Entanglement forging, it turns out, involves the use of a classical computer to capture quantum correlations and effectively split the problem in half, making it possible to separate the 10 spin-orbitals of the into two groups of five that could be processed separately. This doubles the size of the system that can be simulated on quantum hardware.
In the paper, published in open-source journal PRX Quantum, the IBM research team describes how they were able to successfully represent the ground energy state of a water molecule using just five qubits of IBM's 27-qubit Falcon quantum processor. Entanglement forging could markedly expand the computational power of quantum systems, IBM claimed.
This is likely to be a small step on the road to making quantum computers that are capable of solving complex real-world problems. It has been estimated that quantum hardware will need thousands of qubits to solve many practical problems, and will also need to become much more reliable.
However, entanglement forging is a particularly scalable method, according to Sarah Sheldon, one of the IBM Quantum researchers who co-authored the paper. That holds for problems involving weak entanglement, at least.
Entanglement forging can also be applied to systems that are not weakly entangled, but that means doing more legwork on the classical computer to determine how best to partition the system, or to represent the correlation between the two halves, she explained.
The entanglement forging technique essentially involves dividing the system being simulated into two weakly entangled halves, modelling those halves separately on a quantum computer, and then using classical resources to calculate the entanglement between them.
In this case, the two halves correspond to the spin-up and spin-down parts of the molecule.
The outcomes of the two separate halves are fed into a summation that is weighted by a list of values that determine the entanglement structure of the original system, representing the correlations between the two halves.

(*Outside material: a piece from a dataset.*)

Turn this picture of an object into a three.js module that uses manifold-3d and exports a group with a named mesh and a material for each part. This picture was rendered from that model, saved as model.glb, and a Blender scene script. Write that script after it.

A classical computer is used in representing the entanglement structure between the two halves by keeping track of this list of values, and those values then determine the smaller experiments the quantum computer must run to calculate the properties of the entire state, IBM said.
Naturally, IBM believes that this technique of entanglement forging will prove useful in solving quantum problems in the near future.
"Entanglement forging essentially enables you to cut up a larger circuit into smaller circuits that we can execute on smaller hardware," IBM Quantum platform lead Blake Johnson said in a statement.
"Smaller circuits aren't just easier to execute. They're also able to tolerate a lot more noise just by virtue of being smaller."
Meanwhile, progress continues on enlarging quantum systems. IBM's 27-qubit Falcon processor dates from 2019, and has since been surpassed by larger systems, including IBM's own 127-qubit Eagle last year. As detailed at the time, IBM intends to use that design to scale to a 433-qubit processor called Osprey this year, and a 1,121-qubit processed called Condor in 2023.
Investors also continue to pour money into firms developing quantum systems. A firm called Atom Computing has recently scored a $60M Series B funding round after announcing its 100-qubit quantum computer, for example, while Swiss startup Terra Quantum also raised $60m in a Series A funding round. ®